We recommend that you benchmark your application with and without partitions.
Partition only large tables
We recommend that you consider partitioning only for tables greater than 100 million rows.
Large, equally distributed partitions work best
Too many small partitions to read increases I/O and decreases performance. In addition, skewed (asymmetrically distributed) partitions can lead to poor performance. Choose columns for partition keys that create large partitions of relatively equal size.
Defining partition keys
You define partitions using the PARTITION BY clause in a CREATE TABLE
statement.
Rows with the same value in the column key and whose function expression resolves to the same value are included in the partition.
Partition key arguments must not evaluate to NULL
and can be any of the following.
- Column names, as shown below.
PARTITION BY date_column;
PARTITION BY product_type;
- The result of an EXTRACT function applied to a column of any of the date and time data types, as shown below.
PARTITION BY EXTRACT(MONTH FROM date_column);
- A composite key, with a mix of columns and
EXTRACT
functions, as shown below.PARTITION BY EXTRACT(MONTH FROM date_column), product_type;
Floating point data type columns are not supported as partition keys.
Dropping partitions
Use the ALTER TABLE…DROP PARTITION statement to delete a partition and the data stored in that partition.
When you drop a partition created with a composite partition key, you must specify the full partition key. Dropping based on a subset of a composite key is not supported. See the example Partition and drop by composite key below.
ALTER TABLE <table_name> DROP PARTITION 12,34;
Dropping a partition deletes the partition and the data stored in that partition.
Examples
- Partition and drop by date
- Partition and drop by date extraction
- Partition and drop by integer
- Partition and drop by composite key
The examples in this section are based on the following common CREATE TABLE
example. Each example is based on the addition of the PARTITION BY
statement shown.
CREATE FACT TABLE fct_tbl_transactions
(
transaction_id BIGINT,
transaction_date DATE,
store_id INT,
product_id INT,
units_sold INT
)
PRIMARY INDEX store_id, product_id
<examples of PARTITION BY clauses below>
Partition and drop by date
The example below creates a partition for each group of records with the same date value in transaction_date
.
PARTITION BY transaction_date
The example below drops the partition for records with the date 2020-01-01
. The date is provided as a string literal and must be cast to the DATE
data type in the command. The command uses the :: operator for CAST.

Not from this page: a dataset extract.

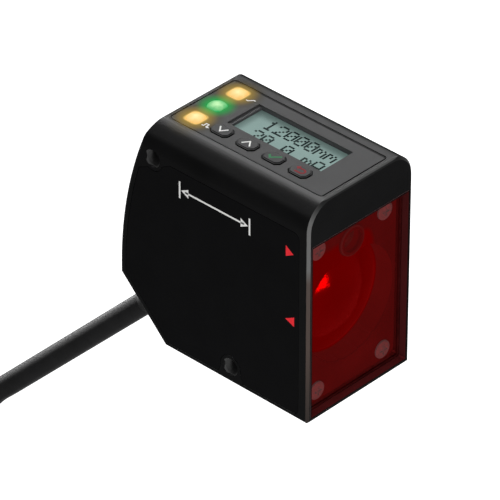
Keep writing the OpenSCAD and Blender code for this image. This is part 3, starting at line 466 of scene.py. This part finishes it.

ALTER TABLE fct_tbl_transactions DROP PARTITION '2020-01-01'::DATE;
Partition and drop by date extraction
The example below uses EXTRACT
to create a partition for each group of records with the same year value in transaction_date
.
PARTITION BY EXTRACT(YEAR FROM transaction_date), EXTRACT(MONTH FROM transaction_date);
The example below drops the partition for records where transaction_date
is in the month of April 2022. The year and month are specified as integers in the command.
ALTER TABLE fct_tbl_transactions DROP PARTITION 2022,04;
Partition and drop by integer
The example below creates a partition for each group of records with the same value for product_id
.
PARTITION BY product_id
The example below drops the partition where product_id
is 8188
.
ALTER TABLE fct_tbl_transactions DROP PARTITION 8188;
Partition and drop by composite key
The example below creates a partition for each group of records where store_id
is the same value and transaction_date
is the same year.
PARTITION BY store_id,EXTRACT(YEAR FROM transaction_date);
The example below drops the partition where store_id
is 982
and transaction_date
is 2020
.
ALTER TABLE transactions DROP PARTITION 982,2020;